Неправильно считать, что именно Турция является главным центром тюркского мира. Россия сама в определенном смысле исторически является в определенном смысле тюркским государством. В настоящее время в нашей стране проживает около 20 миллионов тюрок. Особенностью момента является то, что Москва перестает воспринимать тюркский фактор как риск для себя. Турция делает разворот в сторону России. Это приобретает с тактической точки зрения большое значение, так как Анкара не может реализовать свои националистические и исламские (суннитского толка) устремления. Значит, так или иначе будет вынуждена встраиваться в российские представления о безопасности Ближнего Востока, Закавказья и Средней Азии.

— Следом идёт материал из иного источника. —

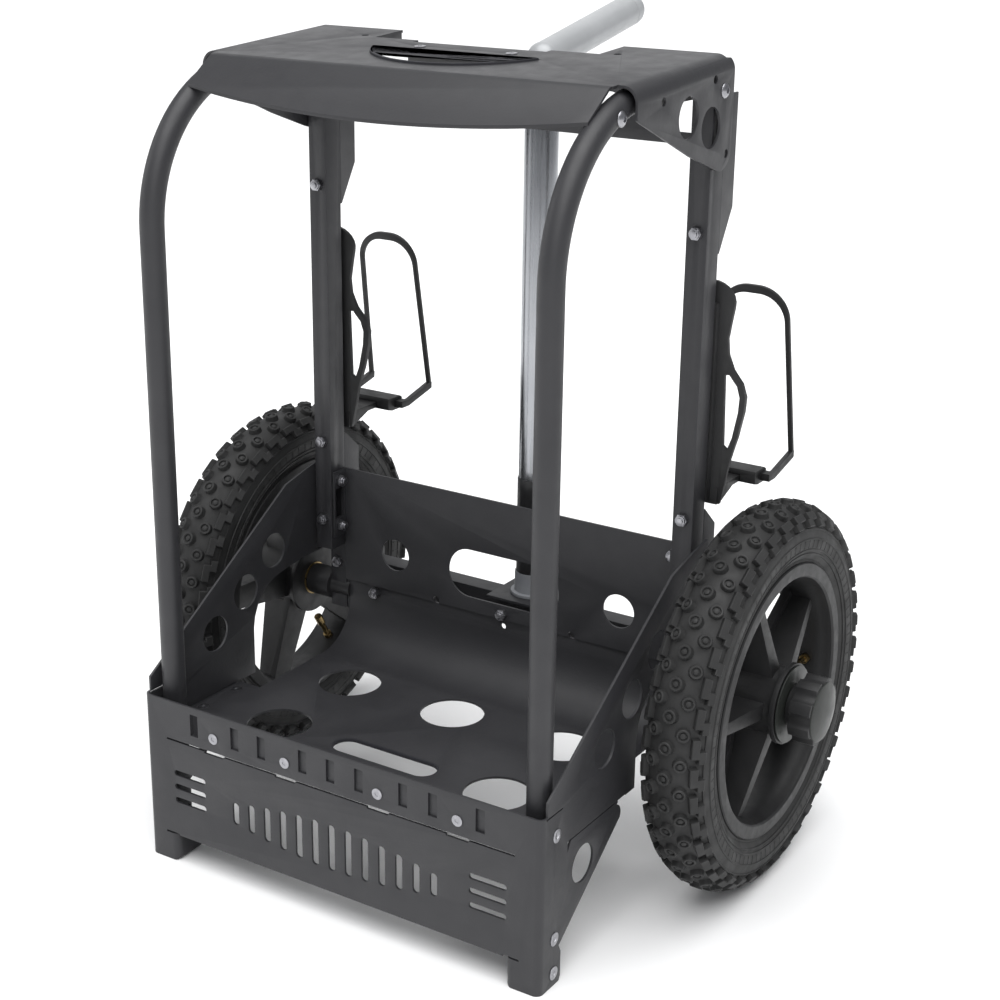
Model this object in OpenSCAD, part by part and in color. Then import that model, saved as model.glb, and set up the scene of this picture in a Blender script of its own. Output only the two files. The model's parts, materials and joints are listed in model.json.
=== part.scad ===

Лидеры постсоветских тюркских государств убедились в том, что практически ни одну проблему, связанную с поддержанием их национальной безопасности, с помощью Турции решить невозможно, а ее политические и экономические потери от происходящих событий на Ближнем Востоке огромны. Турецкий публицист Эргин Йылдызоглу, сравнивая геополитические конструкции США и «новой Османской империи», пишет, что «стал тонуть имперский проект США на Ближнем Востоке, утягивая за собой и Турцию». В то же время, по мнению турецкого издания Birgün, «Москва становится центром притяжения, потому что она предлагает гораздо больше, чем США и Запад».
Если кемализм, давший Турции светскую и националистическую структуру, вел страну на Запад, то исламизм Эрдогана ведет ее на Восток, наполняя анатолийскую политику новым содержанием. Но тюркский марафон еще только по-настоящему начинается. Ход событий должен стать предметом анализа политическими аналитиками не только потому, что с каждым годом интеграция тюркских государств становится еще ощутимой и последовательной, но еще потому, что уже нельзя не обращать внимание на новое геополитическое образование — Тюркский союз. При этом возрождение нового Турана не должно пугать.
Ведь в свое время доктрины пантюркизма и Турана были тщательно проработаны еще русским царским Генеральным штабом. Но он предполагал фрагментацию Османской империи через ввод в идеологию многонациональной и многоконфессиональной страны идей пантюркизма. А большевики считали «Великий Туран» возможностью реализации проекта «всемирной революции» через советизацию Турции. Сегодня эти идеи способны как усилить Россию и реальное качество интеграции в Евразии, так ее и ослабить. Все будет зависеть от того, какой окажется оболочка для «Великого Турана».